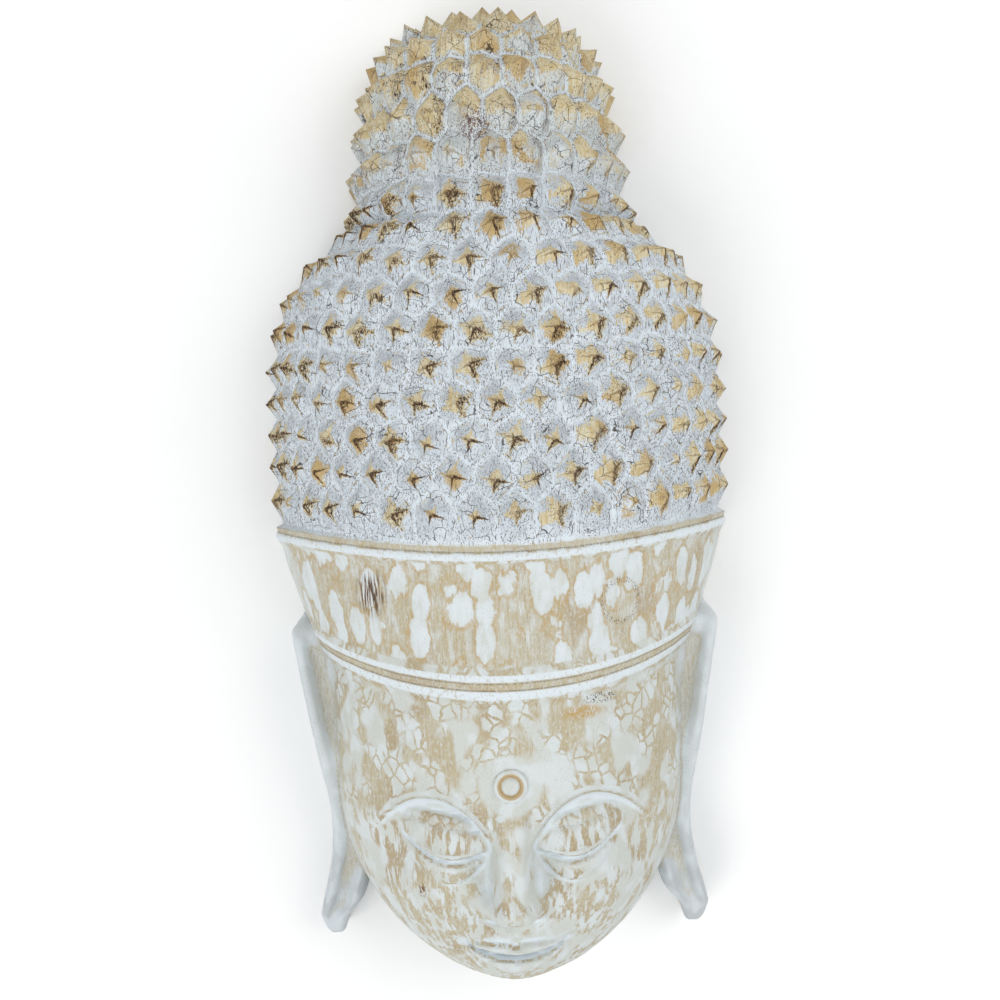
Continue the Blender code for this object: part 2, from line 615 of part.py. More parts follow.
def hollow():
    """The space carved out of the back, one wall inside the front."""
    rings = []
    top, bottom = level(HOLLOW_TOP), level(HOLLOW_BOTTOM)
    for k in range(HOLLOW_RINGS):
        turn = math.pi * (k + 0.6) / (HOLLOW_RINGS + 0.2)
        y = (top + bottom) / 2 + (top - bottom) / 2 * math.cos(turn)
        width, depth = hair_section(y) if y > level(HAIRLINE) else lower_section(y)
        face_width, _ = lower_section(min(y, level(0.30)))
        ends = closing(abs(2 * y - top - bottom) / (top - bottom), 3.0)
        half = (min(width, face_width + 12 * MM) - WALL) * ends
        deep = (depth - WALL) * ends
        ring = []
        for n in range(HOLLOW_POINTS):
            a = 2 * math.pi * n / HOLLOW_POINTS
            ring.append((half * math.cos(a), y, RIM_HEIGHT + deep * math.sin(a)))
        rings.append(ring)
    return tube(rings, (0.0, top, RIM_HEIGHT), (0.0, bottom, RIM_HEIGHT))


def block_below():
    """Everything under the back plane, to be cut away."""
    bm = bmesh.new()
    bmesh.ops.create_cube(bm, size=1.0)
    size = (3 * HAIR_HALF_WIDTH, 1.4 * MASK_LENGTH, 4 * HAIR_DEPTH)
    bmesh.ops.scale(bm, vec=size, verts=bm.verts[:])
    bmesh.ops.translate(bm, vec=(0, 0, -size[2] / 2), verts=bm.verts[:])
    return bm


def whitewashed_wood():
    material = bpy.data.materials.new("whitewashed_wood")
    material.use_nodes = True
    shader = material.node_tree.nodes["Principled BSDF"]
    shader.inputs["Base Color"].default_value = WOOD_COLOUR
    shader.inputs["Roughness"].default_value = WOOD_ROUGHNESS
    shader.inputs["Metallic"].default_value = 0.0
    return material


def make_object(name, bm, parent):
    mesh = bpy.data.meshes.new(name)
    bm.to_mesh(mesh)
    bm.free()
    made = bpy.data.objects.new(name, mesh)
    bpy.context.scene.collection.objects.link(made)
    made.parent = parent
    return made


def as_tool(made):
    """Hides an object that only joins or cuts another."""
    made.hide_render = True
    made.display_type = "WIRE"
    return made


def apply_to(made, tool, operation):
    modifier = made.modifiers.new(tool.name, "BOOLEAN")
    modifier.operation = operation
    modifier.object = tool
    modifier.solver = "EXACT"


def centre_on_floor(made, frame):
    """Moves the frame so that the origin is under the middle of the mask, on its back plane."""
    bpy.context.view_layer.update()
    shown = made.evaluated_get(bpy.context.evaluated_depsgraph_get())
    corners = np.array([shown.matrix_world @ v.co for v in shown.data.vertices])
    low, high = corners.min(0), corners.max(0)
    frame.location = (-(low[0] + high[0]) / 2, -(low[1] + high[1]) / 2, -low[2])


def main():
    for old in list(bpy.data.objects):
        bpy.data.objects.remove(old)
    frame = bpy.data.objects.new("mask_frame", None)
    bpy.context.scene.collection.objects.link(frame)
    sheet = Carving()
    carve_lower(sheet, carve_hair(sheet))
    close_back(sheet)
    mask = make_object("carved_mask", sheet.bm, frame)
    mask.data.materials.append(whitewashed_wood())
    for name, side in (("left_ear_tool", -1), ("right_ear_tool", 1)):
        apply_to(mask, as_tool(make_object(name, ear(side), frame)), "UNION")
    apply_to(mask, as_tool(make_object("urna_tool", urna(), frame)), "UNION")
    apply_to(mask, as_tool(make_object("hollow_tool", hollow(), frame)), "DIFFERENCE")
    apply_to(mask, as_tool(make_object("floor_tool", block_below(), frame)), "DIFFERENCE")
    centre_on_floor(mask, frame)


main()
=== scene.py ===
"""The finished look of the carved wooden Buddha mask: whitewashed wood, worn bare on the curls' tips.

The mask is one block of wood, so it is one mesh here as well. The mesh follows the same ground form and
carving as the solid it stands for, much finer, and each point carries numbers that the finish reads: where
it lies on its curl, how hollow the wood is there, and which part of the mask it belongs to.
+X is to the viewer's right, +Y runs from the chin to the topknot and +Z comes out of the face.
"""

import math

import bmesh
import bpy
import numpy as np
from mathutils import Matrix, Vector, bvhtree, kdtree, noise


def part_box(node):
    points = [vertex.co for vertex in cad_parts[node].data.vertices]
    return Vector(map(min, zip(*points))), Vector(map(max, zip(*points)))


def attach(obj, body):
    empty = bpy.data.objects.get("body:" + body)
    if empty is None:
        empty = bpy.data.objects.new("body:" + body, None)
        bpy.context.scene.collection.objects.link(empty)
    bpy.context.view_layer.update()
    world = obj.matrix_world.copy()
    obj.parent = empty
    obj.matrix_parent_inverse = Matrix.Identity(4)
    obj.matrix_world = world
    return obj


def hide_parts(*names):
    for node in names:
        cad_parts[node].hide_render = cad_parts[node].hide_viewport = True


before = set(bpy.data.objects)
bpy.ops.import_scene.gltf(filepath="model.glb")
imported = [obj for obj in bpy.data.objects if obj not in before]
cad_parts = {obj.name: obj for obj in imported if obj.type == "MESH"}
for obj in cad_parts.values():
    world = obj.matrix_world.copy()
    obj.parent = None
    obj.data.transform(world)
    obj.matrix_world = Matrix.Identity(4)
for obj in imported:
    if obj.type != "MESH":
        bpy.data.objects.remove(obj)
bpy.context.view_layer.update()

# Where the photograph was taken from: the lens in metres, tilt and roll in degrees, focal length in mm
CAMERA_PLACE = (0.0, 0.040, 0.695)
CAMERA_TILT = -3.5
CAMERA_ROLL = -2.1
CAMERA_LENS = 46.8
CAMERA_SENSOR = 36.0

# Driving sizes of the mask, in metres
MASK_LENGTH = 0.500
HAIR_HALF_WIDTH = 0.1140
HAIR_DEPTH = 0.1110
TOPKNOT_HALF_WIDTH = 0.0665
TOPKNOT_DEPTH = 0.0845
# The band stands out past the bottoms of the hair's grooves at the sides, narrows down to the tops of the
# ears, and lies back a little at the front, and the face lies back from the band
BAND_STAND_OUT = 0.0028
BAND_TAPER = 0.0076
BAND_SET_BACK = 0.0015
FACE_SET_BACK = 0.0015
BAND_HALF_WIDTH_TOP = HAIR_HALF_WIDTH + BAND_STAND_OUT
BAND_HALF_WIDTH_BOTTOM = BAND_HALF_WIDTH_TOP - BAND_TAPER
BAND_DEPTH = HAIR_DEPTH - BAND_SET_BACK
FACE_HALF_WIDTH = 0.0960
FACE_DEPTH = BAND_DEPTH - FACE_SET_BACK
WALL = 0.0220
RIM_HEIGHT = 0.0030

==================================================

## EXERCISE
Starting at the line that contains "corners = np.array([shown.matrix_world", set down every line up to and including the line that contains "zip(*points))), Vector(map(max, zip(*points)))", exactly as given, and no other line.

## THE RESPONSE
    corners = np.array([shown.matrix_world @ v.co for v in shown.data.vertices])
    low, high = corners.min(0), corners.max(0)
    frame.location = (-(low[0] + high[0]) / 2, -(low[1] + high[1]) / 2, -low[2])


def main():
    for old in list(bpy.data.objects):
        bpy.data.objects.remove(old)
    frame = bpy.data.objects.new("mask_frame", None)
    bpy.context.scene.collection.objects.link(frame)
    sheet = Carving()
    carve_lower(sheet, carve_hair(sheet))
    close_back(sheet)
    mask = make_object("carved_mask", sheet.bm, frame)
    mask.data.materials.append(whitewashed_wood())
    for name, side in (("left_ear_tool", -1), ("right_ear_tool", 1)):
        apply_to(mask, as_tool(make_object(name, ear(side), frame)), "UNION")
    apply_to(mask, as_tool(make_object("urna_tool", urna(), frame)), "UNION")
    apply_to(mask, as_tool(make_object("hollow_tool", hollow(), frame)), "DIFFERENCE")
    apply_to(mask, as_tool(make_object("floor_tool", block_below(), frame)), "DIFFERENCE")
    centre_on_floor(mask, frame)


main()
=== scene.py ===
"""The finished look of the carved wooden Buddha mask: whitewashed wood, worn bare on the curls' tips.

The mask is one block of wood, so it is one mesh here as well. The mesh follows the same ground form and
carving as the solid it stands for, much finer, and each point carries numbers that the finish reads: where
it lies on its curl, how hollow the wood is there, and which part of the mask it belongs to.
+X is to the viewer's right, +Y runs from the chin to the topknot and +Z comes out of the face.
"""

import math

import bmesh
import bpy
import numpy as np
from mathutils import Matrix, Vector, bvhtree, kdtree, noise


def part_box(node):
    points = [vertex.co for vertex in cad_parts[node].data.vertices]
    return Vector(map(min, zip(*points))), Vector(map(max, zip(*points)))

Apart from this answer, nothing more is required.